• _What is asked_
Below are records. Copy every line with "parts" in it.

** START OF Dataset extract **

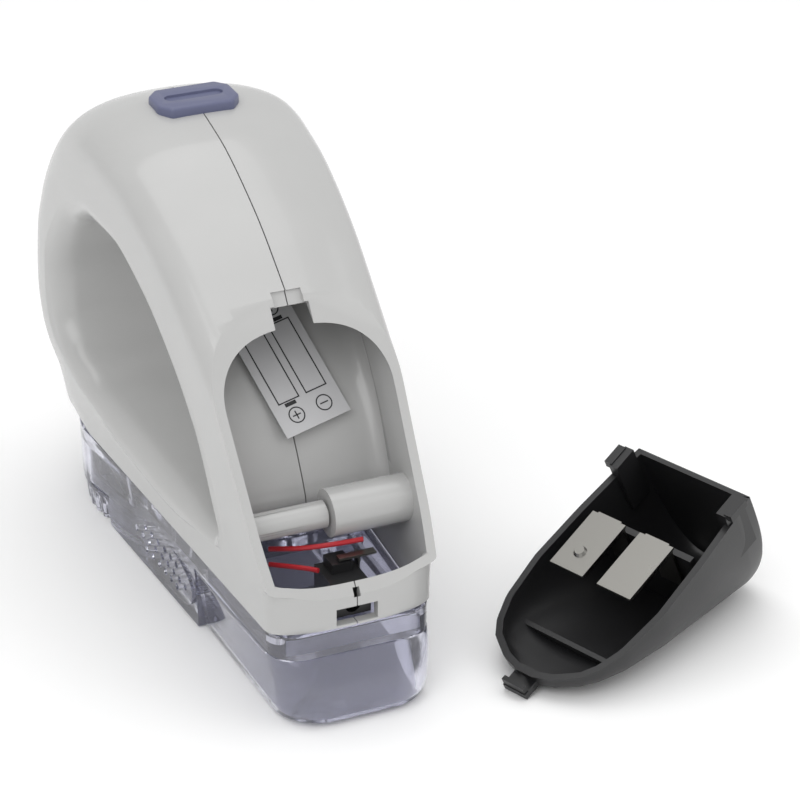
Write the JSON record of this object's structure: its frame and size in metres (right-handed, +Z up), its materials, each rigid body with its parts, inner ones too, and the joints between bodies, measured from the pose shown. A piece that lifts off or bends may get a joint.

** END OF Dataset extract **
** START OF Dataset extract **

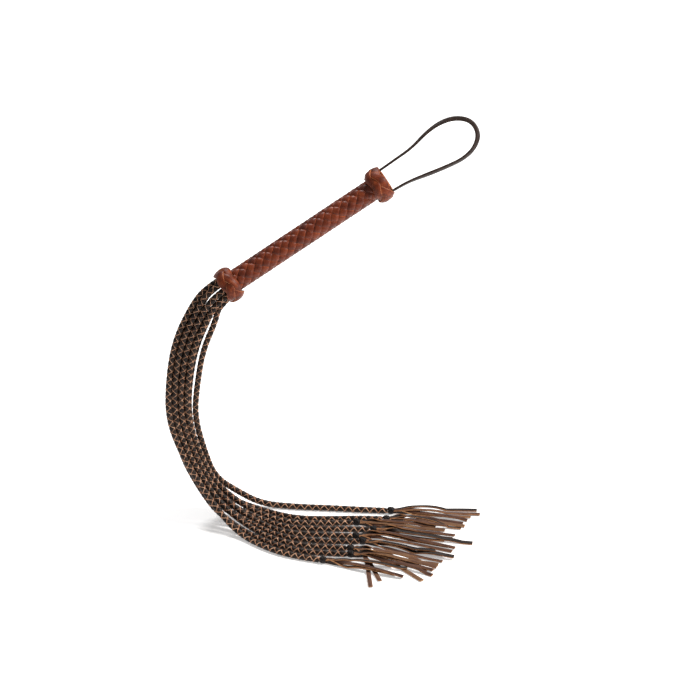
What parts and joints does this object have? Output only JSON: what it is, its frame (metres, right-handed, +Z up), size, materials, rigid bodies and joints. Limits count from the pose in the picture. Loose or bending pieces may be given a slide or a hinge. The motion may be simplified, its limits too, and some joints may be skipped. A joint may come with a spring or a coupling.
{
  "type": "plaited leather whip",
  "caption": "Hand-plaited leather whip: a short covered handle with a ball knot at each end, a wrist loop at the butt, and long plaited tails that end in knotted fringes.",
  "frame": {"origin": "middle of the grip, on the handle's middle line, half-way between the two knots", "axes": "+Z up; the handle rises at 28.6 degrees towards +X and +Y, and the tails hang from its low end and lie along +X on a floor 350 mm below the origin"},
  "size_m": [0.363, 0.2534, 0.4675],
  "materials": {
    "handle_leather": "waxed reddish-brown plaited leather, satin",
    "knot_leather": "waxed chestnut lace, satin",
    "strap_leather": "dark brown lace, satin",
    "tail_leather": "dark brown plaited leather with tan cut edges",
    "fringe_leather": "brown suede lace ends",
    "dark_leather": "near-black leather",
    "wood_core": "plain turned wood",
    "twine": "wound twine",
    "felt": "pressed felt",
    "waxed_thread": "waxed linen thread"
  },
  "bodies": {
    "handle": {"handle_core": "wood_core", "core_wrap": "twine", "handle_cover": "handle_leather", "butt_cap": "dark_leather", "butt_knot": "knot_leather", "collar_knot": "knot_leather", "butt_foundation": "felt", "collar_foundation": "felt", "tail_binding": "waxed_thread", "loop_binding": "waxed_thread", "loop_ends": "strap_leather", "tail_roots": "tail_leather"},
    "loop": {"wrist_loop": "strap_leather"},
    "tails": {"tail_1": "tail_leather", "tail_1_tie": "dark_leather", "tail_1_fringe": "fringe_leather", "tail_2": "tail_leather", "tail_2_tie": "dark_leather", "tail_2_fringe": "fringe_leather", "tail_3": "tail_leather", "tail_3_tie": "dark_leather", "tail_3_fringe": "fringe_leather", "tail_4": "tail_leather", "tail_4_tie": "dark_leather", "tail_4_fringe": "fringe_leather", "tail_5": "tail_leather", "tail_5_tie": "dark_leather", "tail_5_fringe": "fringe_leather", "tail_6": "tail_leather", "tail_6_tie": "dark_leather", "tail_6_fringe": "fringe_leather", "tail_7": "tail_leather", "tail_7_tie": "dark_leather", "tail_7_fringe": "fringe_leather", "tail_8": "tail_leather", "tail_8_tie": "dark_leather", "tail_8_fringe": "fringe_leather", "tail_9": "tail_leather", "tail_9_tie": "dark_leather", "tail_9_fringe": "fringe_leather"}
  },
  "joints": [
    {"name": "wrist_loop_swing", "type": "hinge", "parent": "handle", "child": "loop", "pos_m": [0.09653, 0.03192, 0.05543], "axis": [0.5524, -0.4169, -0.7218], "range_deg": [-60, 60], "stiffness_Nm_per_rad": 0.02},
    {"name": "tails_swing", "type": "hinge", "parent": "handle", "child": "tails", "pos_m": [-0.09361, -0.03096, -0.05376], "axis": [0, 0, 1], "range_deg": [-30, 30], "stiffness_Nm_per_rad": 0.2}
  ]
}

** END OF Dataset extract **

• _Exercise answer_
Write the JSON record of this object's structure: its frame and size in metres (right-handed, +Z up), its materials, each rigid body with its parts, inner ones too, and the joints between bodies, measured from the pose shown. A piece that lifts off or bends may get a joint.
What parts and joints does this object have? Output only JSON: what it is, its frame (metres, right-handed, +Z up), size, materials, rigid bodies and joints. Limits count from the pose in the picture. Loose or bending pieces may be given a slide or a hinge. The motion may be simplified, its limits too, and some joints may be skipped. A joint may come with a spring or a coupling.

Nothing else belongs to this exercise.